Epstein was taken off suicide watch at the end of July, the person said.

The Bureau of Prisons confirmed that he had been housed in the jail’s Special Housing Unit, a heavily secured section that separates high-profile inmates from the general population. Until recently, the unit had been home to the Mexican drug lord Joaquin El Chapo Guzman, who is serving a life sentence at the Supermax prison in Colorado.

Epstein’s death raises questions about how the Bureau of Prisons ensures the welfare of such high-profile inmates. In October, Boston gangster James “Whitey” Bulger was killed in a federal prison in West Virginia to which had just been transferred.

Nebraska Sen. Ben Sasse, a Republican member of the Senate Judiciary Committee, wrote Saturday in a scathing letter to Barr that “heads must roll” for Epstein’s suicide.

“Every single person in the Justice Department — from your Main Justice headquarters staff all the way to the night-shift jailer — knew that this man was a suicide risk, and that his dark secrets couldn’t be allowed to die with him,” Sasse wrote.

Cameron Lindsay, a former warden who ran three federal prisons, said the death shows “an unfortunate and shocking failure, if proven to be a suicide.”

“Unequivocally, he should have been on active suicide watch and therefore under direct and constant supervision,” Lindsay said.

The federal investigation of sexual abuse allegations continues, U.S. Attorney Geoffrey Berman said in a statement Saturday that the indictment against Epstein included conspiracy, suggesting others could face charges in the case.

Epstein’s arrest upon stepping off an airplane in July led to investigations of how U.S. authorities handled his case when similar charges were brought against him in Florida more than a decade ago. Labor Secretary Alexander Acosta resigned in July after coming under fire for overseeing that deal when he was U.S. attorney in Miami.

On Friday, more than 2,000 pages of documents were released from a settled lawsuit against Epstein’s ex-girlfriend by Virginia Giuffre, one of Epstein’s accusers.
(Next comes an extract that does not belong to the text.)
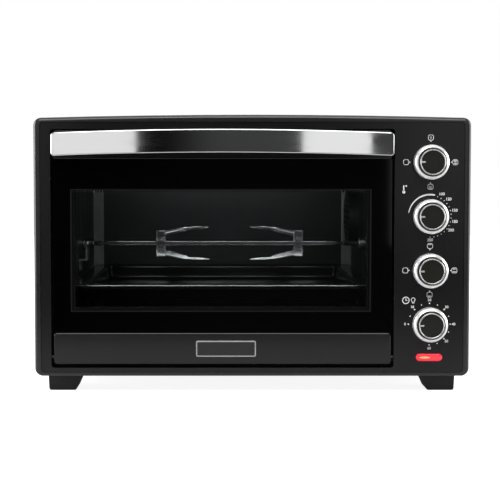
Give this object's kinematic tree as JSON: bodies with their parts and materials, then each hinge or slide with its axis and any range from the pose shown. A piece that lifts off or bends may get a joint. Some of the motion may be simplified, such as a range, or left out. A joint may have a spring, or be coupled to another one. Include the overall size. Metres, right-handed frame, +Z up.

The records contain graphic allegations against Epstein, and the transcript of a 2016 deposition of Epstein in which he repeatedly refused to answer questions.

Sigrid McCawley, Giuffre’s attorney, said Epstein’s suicide less than 24 hours after the documents were unsealed “is no coincidence.” McCawley urged authorities to continue their investigation, focusing on Epstein associates who she said “participated and facilitated Epstein’s horrifying sex trafficking scheme.”

Other accusers and their attorneys reacted to the news with frustration that the man won’t have to face them in court.

“We have to live with the scars of his actions for the rest of our lives, while he will never face the consequences of the crimes he committed the pain and trauma he caused so many people,” accuser Jennifer Araoz said in a statement.

Brad Edwards, a Florida attorney for nearly two dozen other accusers, said: “This is not the ending anyone was looking for.”

“The victims deserved to see Epstein held accountable, and he owed it to everyone he hurt to accept responsibility for all of the pain he caused,” Edwards said in a statement.

Epstein’s arrest drew national attention, eventually focusing on a deal that allowed him to plead guilty in 2008 to soliciting a minor for prostitution in Florida and avoid more serious federal charges, involving dozens of underage girls.

Federal prosecutors in New York reopened the probe after investigative reporting by The Miami Herald stirred outrage over that plea bargain.

Epstein’s attorneys maintained that the new charges in New York were covered by the 2008 plea deal and that Epstein had not had any illicit contact with underage girls since serving his 13-month sentence in Florida.

Before his legal troubles, Epstein led a life of luxury bordering upon vile that drew powerful people into his orbit. He socialized with princes and presidents, including Donald Trump and Bill Clinton, and lived on a 100-acre private Caribbean island and one of the biggest mansions in New York.